§ Records from a data collection
-- begin --

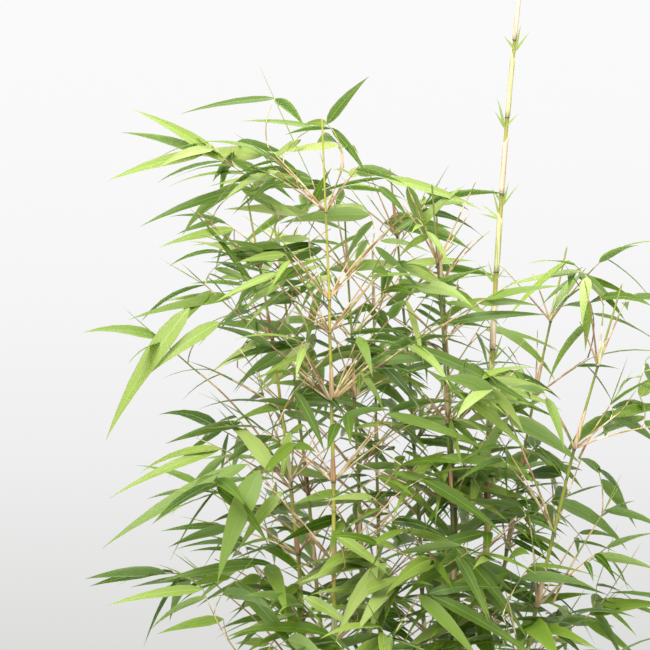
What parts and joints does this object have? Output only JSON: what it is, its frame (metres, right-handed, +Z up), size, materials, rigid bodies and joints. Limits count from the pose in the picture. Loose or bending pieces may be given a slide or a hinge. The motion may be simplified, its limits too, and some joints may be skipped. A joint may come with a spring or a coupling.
{
  "type": "potted bamboo plant",
  "caption": "Clump-forming bamboo in a plain round nursery pot: slender upright canes, fine boughs and drooping masses of long narrow leaves, with one tall bare new shoot.",
  "frame": {"origin": "centre of the flat underside of the pot", "axes": "+Z up along the canes; +Y to the plant's back; +X to the right as seen from the front"},
  "size_m": [0.6045, 0.4377, 1.2901],
  "materials": {
    "pot": "satin",
    "soil": "matte",
    "canes": "satin",
    "boughs": "satin",
    "leaves": "matte"
  },
  "bodies": {
    "root": {"bough_back_right": "boughs", "bough_foot_right": "boughs", "bough_front_low": "boughs", "bough_left_back": "boughs", "bough_left_foot": "boughs", "bough_left_out": "boughs", "bough_long_left": "boughs", "bough_long_right": "boughs", "bough_low_left": "boughs", "bough_low_right": "boughs", "bough_middle_right": "boughs", "bough_right_foot": "boughs", "bough_right_inward": "boughs", "bough_right_low": "boughs", "bough_right_out": "boughs", "bough_top_left": "boughs", "bough_upper_left": "boughs", "bough_upper_right": "boughs", "cane_back": "canes", "cane_back_left": "canes", "cane_centre": "canes", "cane_far_right": "canes", "cane_far_right_rear": "canes", "cane_inner": "canes", "cane_left": "canes", "cane_middle": "canes", "cane_right_front": "canes", "cane_right_rear": "canes", "cane_tall_shoot": "canes", "foliage_back_lower_left": "leaves", "foliage_back_lower_right": "leaves", "foliage_back_middle": "leaves", "foliage_back_top": "leaves", "foliage_back_upper_left": "leaves", "foliage_back_upper_right": "leaves", "foliage_centre_low": "leaves", "foliage_centre_upper": "leaves", "foliage_crown_centre": "leaves", "foliage_crown_left": "leaves", "foliage_far_right_low": "leaves", "foliage_far_right_middle": "leaves", "foliage_far_right_top": "leaves", "foliage_far_right_upper": "leaves", "foliage_front_low": "leaves", "foliage_front_low_left": "leaves", "foliage_left_hanging": "leaves", "foliage_left_inner": "leaves", "foliage_left_low": "leaves", "foliage_left_middle": "leaves", "foliage_left_rear": "leaves", "foliage_left_top": "leaves", "foliage_left_upper": "leaves", "foliage_right_centre": "leaves", "foliage_right_low": "leaves", "foliage_right_lower": "leaves", "foliage_right_middle": "leaves", "foliage_right_top": "leaves", "foliage_right_upper": "leaves", "pot": "pot", "soil": "soil"}
  },
  "joints": []
}
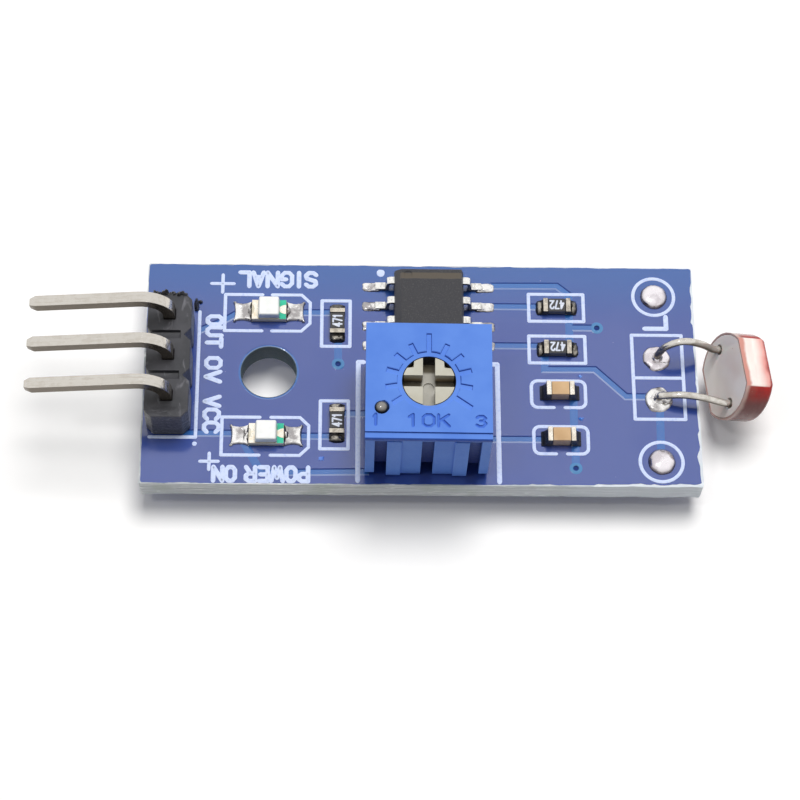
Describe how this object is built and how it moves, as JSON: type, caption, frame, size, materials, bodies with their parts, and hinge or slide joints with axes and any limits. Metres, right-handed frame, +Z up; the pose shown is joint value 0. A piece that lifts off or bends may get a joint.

-- end --

§ Requirements
Copy out all of the data exactly, leaving nothing out.

§ In response
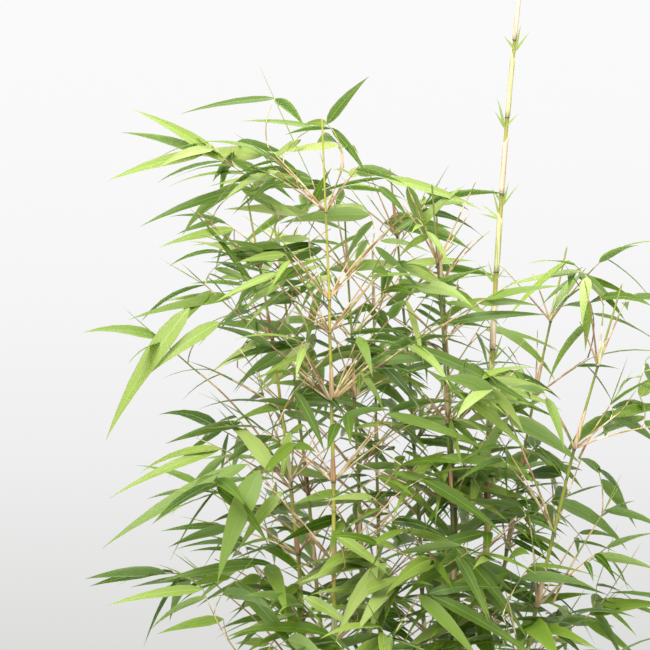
What parts and joints does this object have? Output only JSON: what it is, its frame (metres, right-handed, +Z up), size, materials, rigid bodies and joints. Limits count from the pose in the picture. Loose or bending pieces may be given a slide or a hinge. The motion may be simplified, its limits too, and some joints may be skipped. A joint may come with a spring or a coupling.
{
  "type": "potted bamboo plant",
  "caption": "Clump-forming bamboo in a plain round nursery pot: slender upright canes, fine boughs and drooping masses of long narrow leaves, with one tall bare new shoot.",
  "frame": {"origin": "centre of the flat underside of the pot", "axes": "+Z up along the canes; +Y to the plant's back; +X to the right as seen from the front"},
  "size_m": [0.6045, 0.4377, 1.2901],
  "materials": {
    "pot": "satin",
    "soil": "matte",
    "canes": "satin",
    "boughs": "satin",
    "leaves": "matte"
  },
  "bodies": {
    "root": {"bough_back_right": "boughs", "bough_foot_right": "boughs", "bough_front_low": "boughs", "bough_left_back": "boughs", "bough_left_foot": "boughs", "bough_left_out": "boughs", "bough_long_left": "boughs", "bough_long_right": "boughs", "bough_low_left": "boughs", "bough_low_right": "boughs", "bough_middle_right": "boughs", "bough_right_foot": "boughs", "bough_right_inward": "boughs", "bough_right_low": "boughs", "bough_right_out": "boughs", "bough_top_left": "boughs", "bough_upper_left": "boughs", "bough_upper_right": "boughs", "cane_back": "canes", "cane_back_left": "canes", "cane_centre": "canes", "cane_far_right": "canes", "cane_far_right_rear": "canes", "cane_inner": "canes", "cane_left": "canes", "cane_middle": "canes", "cane_right_front": "canes", "cane_right_rear": "canes", "cane_tall_shoot": "canes", "foliage_back_lower_left": "leaves", "foliage_back_lower_right": "leaves", "foliage_back_middle": "leaves", "foliage_back_top": "leaves", "foliage_back_upper_left": "leaves", "foliage_back_upper_right": "leaves", "foliage_centre_low": "leaves", "foliage_centre_upper": "leaves", "foliage_crown_centre": "leaves", "foliage_crown_left": "leaves", "foliage_far_right_low": "leaves", "foliage_far_right_middle": "leaves", "foliage_far_right_top": "leaves", "foliage_far_right_upper": "leaves", "foliage_front_low": "leaves", "foliage_front_low_left": "leaves", "foliage_left_hanging": "leaves", "foliage_left_inner": "leaves", "foliage_left_low": "leaves", "foliage_left_middle": "leaves", "foliage_left_rear": "leaves", "foliage_left_top": "leaves", "foliage_left_upper": "leaves", "foliage_right_centre": "leaves", "foliage_right_low": "leaves", "foliage_right_lower": "leaves", "foliage_right_middle": "leaves", "foliage_right_top": "leaves", "foliage_right_upper": "leaves", "pot": "pot", "soil": "soil"}
  },
  "joints": []
}
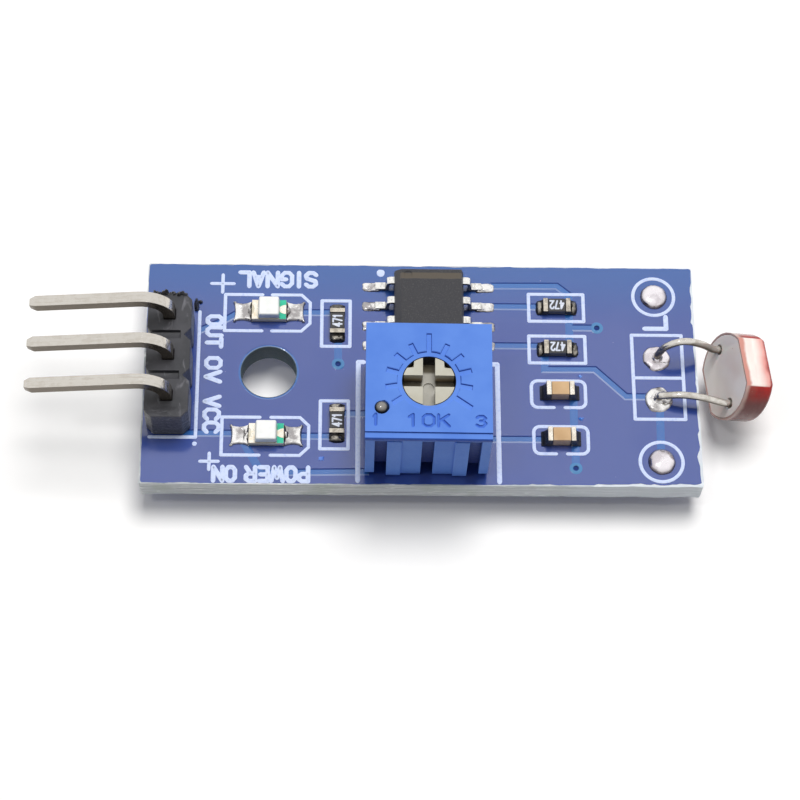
Describe how this object is built and how it moves, as JSON: type, caption, frame, size, materials, bodies with their parts, and hinge or slide joints with axes and any limits. Metres, right-handed frame, +Z up; the pose shown is joint value 0. A piece that lifts off or bends may get a joint.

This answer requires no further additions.